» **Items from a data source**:
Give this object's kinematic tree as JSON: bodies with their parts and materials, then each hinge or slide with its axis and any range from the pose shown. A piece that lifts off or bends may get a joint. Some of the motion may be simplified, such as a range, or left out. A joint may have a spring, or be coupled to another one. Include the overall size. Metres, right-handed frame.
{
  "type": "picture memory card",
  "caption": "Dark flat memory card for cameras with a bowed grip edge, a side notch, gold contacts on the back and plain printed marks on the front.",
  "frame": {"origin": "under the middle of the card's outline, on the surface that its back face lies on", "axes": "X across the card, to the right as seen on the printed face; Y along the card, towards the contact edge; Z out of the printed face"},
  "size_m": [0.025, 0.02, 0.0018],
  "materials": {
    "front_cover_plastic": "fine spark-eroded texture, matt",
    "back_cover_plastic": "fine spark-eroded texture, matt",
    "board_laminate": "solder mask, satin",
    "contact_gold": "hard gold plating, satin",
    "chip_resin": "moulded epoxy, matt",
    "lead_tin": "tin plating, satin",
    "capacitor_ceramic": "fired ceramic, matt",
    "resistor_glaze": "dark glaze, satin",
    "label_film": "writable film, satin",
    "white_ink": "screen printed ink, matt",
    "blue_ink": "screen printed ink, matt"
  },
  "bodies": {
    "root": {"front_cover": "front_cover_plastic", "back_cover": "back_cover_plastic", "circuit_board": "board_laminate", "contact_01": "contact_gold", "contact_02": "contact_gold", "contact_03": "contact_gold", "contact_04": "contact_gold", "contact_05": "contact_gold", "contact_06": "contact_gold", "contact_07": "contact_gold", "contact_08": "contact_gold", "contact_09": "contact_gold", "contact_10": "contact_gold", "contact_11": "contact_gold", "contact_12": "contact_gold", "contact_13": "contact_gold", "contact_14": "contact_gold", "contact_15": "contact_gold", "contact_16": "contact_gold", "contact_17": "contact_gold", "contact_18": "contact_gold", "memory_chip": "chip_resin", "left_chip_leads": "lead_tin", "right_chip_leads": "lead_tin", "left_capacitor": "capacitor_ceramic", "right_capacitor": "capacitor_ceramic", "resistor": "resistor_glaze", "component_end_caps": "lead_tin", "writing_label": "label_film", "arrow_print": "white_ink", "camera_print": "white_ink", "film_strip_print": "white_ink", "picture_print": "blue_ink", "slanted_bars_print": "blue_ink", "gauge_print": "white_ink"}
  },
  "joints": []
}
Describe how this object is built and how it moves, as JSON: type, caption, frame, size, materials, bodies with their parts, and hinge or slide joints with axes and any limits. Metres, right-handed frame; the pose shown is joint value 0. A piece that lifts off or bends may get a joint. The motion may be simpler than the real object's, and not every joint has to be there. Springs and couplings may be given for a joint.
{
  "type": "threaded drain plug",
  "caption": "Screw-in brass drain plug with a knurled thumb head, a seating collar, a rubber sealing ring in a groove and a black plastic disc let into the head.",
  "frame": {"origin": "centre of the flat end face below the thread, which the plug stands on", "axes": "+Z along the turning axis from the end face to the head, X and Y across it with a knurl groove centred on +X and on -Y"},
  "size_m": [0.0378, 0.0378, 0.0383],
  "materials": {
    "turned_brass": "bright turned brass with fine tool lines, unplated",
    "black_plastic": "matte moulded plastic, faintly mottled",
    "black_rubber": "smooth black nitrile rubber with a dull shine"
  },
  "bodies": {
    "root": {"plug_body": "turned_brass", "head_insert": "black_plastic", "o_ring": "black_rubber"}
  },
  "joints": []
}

» **What the exercise asks**: Give the listing again, word for word.

» **Solution to this exercise**:
Give this object's kinematic tree as JSON: bodies with their parts and materials, then each hinge or slide with its axis and any range from the pose shown. A piece that lifts off or bends may get a joint. Some of the motion may be simplified, such as a range, or left out. A joint may have a spring, or be coupled to another one. Include the overall size. Metres, right-handed frame.
{
  "type": "picture memory card",
  "caption": "Dark flat memory card for cameras with a bowed grip edge, a side notch, gold contacts on the back and plain printed marks on the front.",
  "frame": {"origin": "under the middle of the card's outline, on the surface that its back face lies on", "axes": "X across the card, to the right as seen on the printed face; Y along the card, towards the contact edge; Z out of the printed face"},
  "size_m": [0.025, 0.02, 0.0018],
  "materials": {
    "front_cover_plastic": "fine spark-eroded texture, matt",
    "back_cover_plastic": "fine spark-eroded texture, matt",
    "board_laminate": "solder mask, satin",
    "contact_gold": "hard gold plating, satin",
    "chip_resin": "moulded epoxy, matt",
    "lead_tin": "tin plating, satin",
    "capacitor_ceramic": "fired ceramic, matt",
    "resistor_glaze": "dark glaze, satin",
    "label_film": "writable film, satin",
    "white_ink": "screen printed ink, matt",
    "blue_ink": "screen printed ink, matt"
  },
  "bodies": {
    "root": {"front_cover": "front_cover_plastic", "back_cover": "back_cover_plastic", "circuit_board": "board_laminate", "contact_01": "contact_gold", "contact_02": "contact_gold", "contact_03": "contact_gold", "contact_04": "contact_gold", "contact_05": "contact_gold", "contact_06": "contact_gold", "contact_07": "contact_gold", "contact_08": "contact_gold", "contact_09": "contact_gold", "contact_10": "contact_gold", "contact_11": "contact_gold", "contact_12": "contact_gold", "contact_13": "contact_gold", "contact_14": "contact_gold", "contact_15": "contact_gold", "contact_16": "contact_gold", "contact_17": "contact_gold", "contact_18": "contact_gold", "memory_chip": "chip_resin", "left_chip_leads": "lead_tin", "right_chip_leads": "lead_tin", "left_capacitor": "capacitor_ceramic", "right_capacitor": "capacitor_ceramic", "resistor": "resistor_glaze", "component_end_caps": "lead_tin", "writing_label": "label_film", "arrow_print": "white_ink", "camera_print": "white_ink", "film_strip_print": "white_ink", "picture_print": "blue_ink", "slanted_bars_print": "blue_ink", "gauge_print": "white_ink"}
  },
  "joints": []
}
Describe how this object is built and how it moves, as JSON: type, caption, frame, size, materials, bodies with their parts, and hinge or slide joints with axes and any limits. Metres, right-handed frame; the pose shown is joint value 0. A piece that lifts off or bends may get a joint. The motion may be simpler than the real object's, and not every joint has to be there. Springs and couplings may be given for a joint.
{
  "type": "threaded drain plug",
  "caption": "Screw-in brass drain plug with a knurled thumb head, a seating collar, a rubber sealing ring in a groove and a black plastic disc let into the head.",
  "frame": {"origin": "centre of the flat end face below the thread, which the plug stands on", "axes": "+Z along the turning axis from the end face to the head, X and Y across it with a knurl groove centred on +X and on -Y"},
  "size_m": [0.0378, 0.0378, 0.0383],
  "materials": {
    "turned_brass": "bright turned brass with fine tool lines, unplated",
    "black_plastic": "matte moulded plastic, faintly mottled",
    "black_rubber": "smooth black nitrile rubber with a dull shine"
  },
  "bodies": {
    "root": {"plug_body": "turned_brass", "head_insert": "black_plastic", "o_ring": "black_rubber"}
  },
  "joints": []
}